Back to LING 385
Lecture 15
Knowledge of a Language
- neural networks need to understand two fundamental aspects of a language like English:
- knowledge of words, represented as vectors called embeddings.
- understanding the regularities or patterns within the language.
- embeddings should reflect the similarity between words as perceived by humans.
- for example, if humans consider words like "a" and "the," or "court" and "ball" similar, their vector embeddings should exhibit similar numerical patterns.
- one-hot embeddings do not capture such similarities effectively
- how can we leverage the regularities in text to enhance the development of word embeddings?
Embeddings
- words represented by vectors with as many numbers as the vocabulary size.
- vectors are probability distribution functions (pdfs) that sum to 1.
- one-hot encoding occurs when there is a single 1 and all other entries are 0.
- in one-hot encoding, a 1 at the 2000th entry indicates a 100% chance that the word is "cat" if "cat" is the 2000th word in the vocabulary.
- vector with 0s, except for .5 at the 2000th entry and .5 at the 17000th entry, suggests the word is either "cat" or "the," excluding other possibilities.
- word vectors' numbers indicate, for a specific word, which words in the vocabulary it could be.
- vector like [0 0 0 ... .3333 0 0 ... 0 0 0 .6666 ... 0 0 0] implies the word is either of two possibilities with varying certainty.
- another vector, [0 0 0 ... .2 0 0 0 ... .4 0 0 0 0 ... 0 0 0 .3 0 ... 0 0 0 0 .1 0 0 0], represents a more complex distribution of possibilities.
- sum of all numbers in a vector equals 1 or 100% (hence it is a probability distribution function)
Neural Network that knows grammatical regularity
- NN "knows" English if it has been well-trained
- "the" input implies next word is a noun or adjective
- "should" input implies next word is a verb or adverb
- input encoding for "the" is a one-hot encoding
- expected output for English-knowledgeable NN is a pdf with peaks at nouns and adjectives
- this highlights the impressive nature of the NN's language understanding
- specifically grammatical and topical regularity
How to train embedding neural network?
- use a corpus of text for training
- take the first two words, such as "the poet"
- initialize the neural network (NN) with random weights (w) and biases (b)
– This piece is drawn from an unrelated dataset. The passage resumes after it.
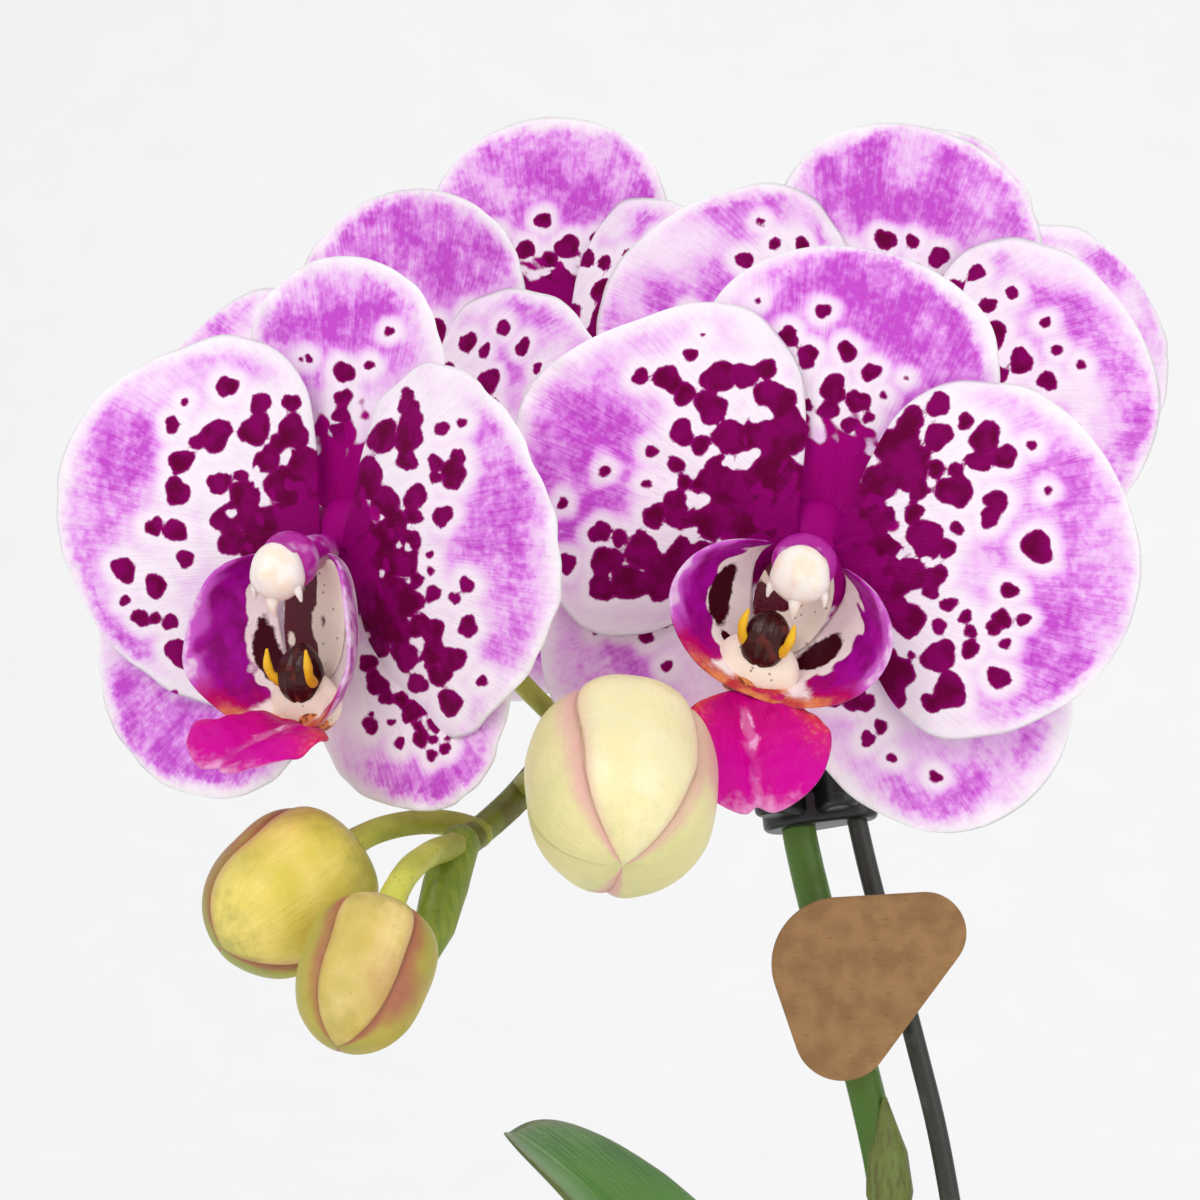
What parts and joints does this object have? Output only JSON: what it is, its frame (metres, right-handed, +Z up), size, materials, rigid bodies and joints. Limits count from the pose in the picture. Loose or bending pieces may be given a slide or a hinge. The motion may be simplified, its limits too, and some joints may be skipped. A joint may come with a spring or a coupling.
{
  "type": "potted moth orchid",
  "caption": "Compact moth orchid in a plain round pot, with thick strap leaves, aerial roots and one staked, arching spray of broad spotted blooms and buds that all face the viewer.",
  "frame": {"origin": "centre of the flat underside of the pot, where it stands", "axes": "+Z up, -Y towards the side that the spray faces, +X to the viewer's right when facing the blooms"},
  "size_m": [0.2471, 0.1988, 0.3449],
  "materials": {
    "pot_glaze": "satin",
    "bark": "matte",
    "root": "matte",
    "leaf": "satin",
    "spike": "satin",
    "black_plastic": "satin",
    "kraft": "matte",
    "bud": "satin",
    "tepal": "satin",
    "lip": "satin",
    "column": "satin"
  },
  "bodies": {
    "root": {"pot": "pot_glaze", "potting_bark": "bark", "crown_and_roots": "root", "leaf_1": "leaf", "leaf_2": "leaf", "leaf_3": "leaf", "leaf_4": "leaf", "leaf_5": "leaf", "flower_spike": "spike", "support_stake": "black_plastic", "stem_clip": "black_plastic", "tag": "kraft", "tag_holder": "black_plastic", "bud_large": "bud", "bud_middle": "bud", "bud_small": "bud", "bloom_1_tepals": "tepal", "bloom_1_lip": "lip", "bloom_1_column": "column", "bloom_2_tepals": "tepal", "bloom_2_lip": "lip", "bloom_2_column": "column", "bloom_3_tepals": "tepal", "bloom_3_lip": "lip", "bloom_3_column": "column", "bloom_4_tepals": "tepal", "bloom_4_lip": "lip", "bloom_4_column": "column", "bloom_5_tepals": "tepal", "bloom_5_lip": "lip", "bloom_5_column": "column", "bloom_6_tepals": "tepal", "bloom_6_lip": "lip", "bloom_6_column": "column"}
  },
  "joints": []
}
- randomly select a pair of words from the text, like "the poet"
- input the one-hot encoding (ohe) for the first word, e.g., "the"
- set the desired output as the one-hot encoding for the second word, e.g., "poet"
- process the input word and compute the output
- the computed and desired outputs differ, resulting in a loss
- utilize Stochastic Gradient Descent (SGD) to improve all weights and biases
- randomly select another pair, for instance, "should eat"
- repeat the process: improve weights and biases, continue learning
How to improve our embeddings?
- different one-hot encodings for "a" and "the" result in different outputs, but they should actually have similar outputs
- we can adjust the learned weights (w’s) and biases (b’s) of the first layer to make activations for "a" and "the" more similar in the hidden layer
- this will result in similar outputs
- the weights (w’s) and biases (b’s) of the output layer further enhance the similarity of activations in the output layer.
- since "a" and "the" generate similar hidden layer activations, these activations can be used as new embeddings.
- after training the neural network, expose it to every word, read off the hidden activations, and use them as new embeddings for each input word.
- 20,000 dimensions are reduced to 768, and similar words exhibit similar patterns of numbers
LLMs
- LLMs have hundreds of neural networks (NN's) which makes them large
- the crucial aspect of LLMs is their ability to learn regularities through Loss
- 2 fundamental approaches for LLMs:
- BERT: Present the LLM with a sentence, remove one or more words, and have it predict the missing words.
- GPT: Provide the LLM with, for example, 20 words and task it with predicting the 21st word.